According to local media reports, the Narathiwat court said Friday it would announce its decision whether to take any of the accused to trial on August 23. The court could not be reached to confirm or comment on the date.

Pornpen said the plaintiffs had not filed a case sooner for many reasons, including the compensation the government paid out to relatives of the dead and fear of reprisal from authorities, especially during the intervening years of military-led and -backed governments.

After nearly two decades, though, the events of Oct. 25, 2004, continue to loom large over the country’s deep south, says Rungrawee Chalermsripinyorat, a lecturer at the Peace Studies Institute of southern Thailand’s Prince of Songkla University.

She says the deaths remain a prime recruiting tool for the insurgent groups, and an enduring example of what many Thais believe to be a two-tier justice system.

“It is a testament of the culture of impunity that [is] happening in southern Thailand, so people want to see that those responsible are being punished, brought to [the] justice system, and that has never happened in the past nearly 20 years,” she said.

Insurgent groups often draw on generations-old grievances to entice and inspire new recruits.

“But when they use the Tak Bai incident, this is something that they don’t really have to tell people so much [about] because it’s still vivid in their memory, so it’s easy … to encourage people to join the movement,” Rungrawee said.

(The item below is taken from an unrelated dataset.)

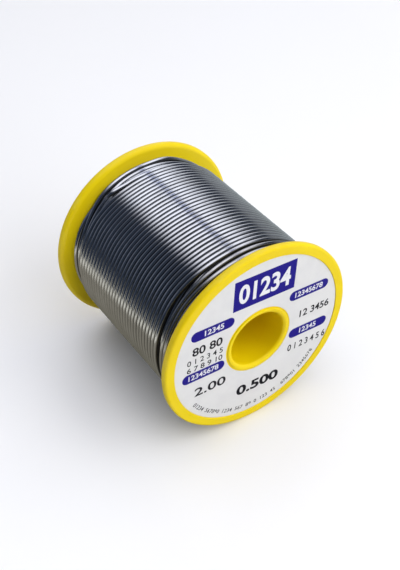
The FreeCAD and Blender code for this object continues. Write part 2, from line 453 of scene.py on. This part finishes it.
def printing_ink(name, solid, worn):
    """Ink printed on the label: a solid colour, a little thinner in places."""
    finish = Finish(name, IOR=1.5, Specular_IOR_Level=0.2)
    place = finish.place()
    thin = finish.noise(place, size=1.1, detail=4, roughness=0.7).rise(0.5, 0.85)
    finish.set("Base Color", finish.mixed(thin * 0.45, solid, worn))
    finish.set("Roughness", 0.36 + thin * 0.2)
    finish.bumped(finish.noise(place, size=0.3, detail=2), distance=0.004)
    return finish.material


def solder():
    """Drawn solder wire: bright grey metal with fine lines along the wire and duller patches of oxide, with a
    painted brown shade over the turns beside the front flange and painted shade down in the grooves between
    the turns."""
    bright = (0.62, 0.63, 0.65, 1)
    oxidised = (0.54, 0.545, 0.555, 1)
    dirt = (0.30, 0.27, 0.23, 1)
    # The brown of the painted shade over the turns beside the front flange
    painted_flange_shade = (0.27, 0.235, 0.19, 1)
    shadow = (0.05, 0.048, 0.045, 1)
    finish = Finish("drawn_solder_wire", Metallic=1.0)
    around = finish.add("ShaderNodeAttribute", {"attribute_name": "wire_side"}, output="Vector")
    along = finish.add("ShaderNodeAttribute", {"attribute_name": "wire_length"}, output="Fac")
    side_x, side_y, _ = finish.parts_of(around)
    lines = finish.noise(finish.joined(side_x * 2.2, side_y * 2.2, along * 0.05), size=0.35, detail=3)
    dents = finish.noise(finish.joined(side_x, side_y, along * 0.3), size=1.6, detail=1)
    place = finish.place()
    oxide = finish.noise(place, size=9, detail=5, roughness=0.6).rise(0.35, 0.75)
    grime = finish.noise(place, size=2.2, detail=4).rise(0.55, 0.8)
    x, y, z = finish.parts_of(place)
    normal_x, _, normal_z = finish.parts_of(finish.add("ShaderNodeTexCoord", output="Normal"))
    outward = (normal_x * x + normal_z * z) / (x * x + z * z).root()
    # Painted shade in the grooves: 1 down between two turns and 0 on a turn's crest, reaching further up the
    # wire towards the front
    groove_shade = 1 - (outward - (1 - y.rise(-20, 20)) * 0.11).rise(0.3, 0.78)
    # Painted shade: the turns beside the front flange turned brown and duller, standing in for the unlit
    # flange that they mirror
    browned_band = (1 - y.rise(-31, -26)) * (0.6 + grime * 0.4)
    base = finish.mixed(oxide, bright, oxidised)
    base = finish.mixed(grime * 0.25, base, dirt)
    # Painted brown shade beside the front flange
    base = finish.mixed(browned_band * 0.6, base, painted_flange_shade)
    # Painted shade: the grooves between the turns darkened nearly to black
    base = finish.mixed(groove_shade * 0.85, base, shadow)
    finish.set("Base Color", base)
    roughness = 0.07 + oxide * 0.06 + lines * 0.04 + grime * 0.08
    finish.set("Roughness", roughness + browned_band * 0.12 + groove_shade * 0.25)
    finish.bumped(lines * 0.6 + dents * 0.4, distance=0.008)
    return finish.material


# The wire

def eased(share):
    """A share from 0 to 1 with a soft start and end."""
    return share * share * (3 - 2 * share)


def slot_from_front(number):
    """The middle of a wire's slot, counted from the front flange."""
    return FRONT_FLANGE + WIRE / 2 + number * PITCH


def slot_from_rear(number):
    """The middle of a wire's slot, counted from the rear flange."""
    return REAR_FLANGE - WIRE / 2 - number * PITCH


def bottom_stations():
    """Where the bottom layer lies: turns square to the axis, each moving on one slot at the crossing."""
    start, end = TOP_CROSSING
    stations = []
    for turn in range(LAYER_TURNS):
        stations.append((360 * turn + end, slot_from_front(turn), BOTTOM_RADIUS))
        stations.append((360 * (turn + 1) + start, slot_from_front(turn), BOTTOM_RADIUS))
    return stations


def middle_stations():
    """The middle layer: it climbs on to the bottom one at the rear flange, where its first turn rides high
    against the flange, and comes back to the front."""
    start, end = MIDDLE_CROSSING
    hump_start, hump_top, hump_end = HUMP_ANGLES
    radius = BOTTOM_RADIUS + LAYER_STEP
    flange = slot_from_rear(0)
    stations = [
        (start, slot_from_front(LAYER_TURNS - 1), BOTTOM_RADIUS),
        (end, flange, radius + RAISED),
        (360 + hump_start, flange, radius + RAISED),
        (360 + hump_top, flange, radius + HUMP),
        (360 + hump_end, flange, radius + RAISED),
        (360 + start + RAISED_RUN_OUT, flange, radius + RAISED),
    ]
    for turn in range(1, LAYER_TURNS):
        stations.append((360 * turn + end, slot_from_rear(turn), radius))
        stations.append((360 * (turn + 1) + start, slot_from_rear(turn), radius))
    return stations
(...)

While bombings, assassinations and shootouts across the south continue to occur alongside police raids and arrests, the pace of the violence has waned over the years. The government has gradually scaled back some of its emergency powers over the region as well and is in talks with some of the rebel groups over the terms of a possible cease-fire.

Should the Narathiwat court decide to indict the retired officers and ultimately be seen to have held them accountable, Rungrawee said the Tak Bai case could also help ease tensions and even move the peace talks forward.

“It would help to create a better atmosphere,” she said, “to show … that the state does not endure this culture of impunity, [that] the rule of law will be strictly respected.”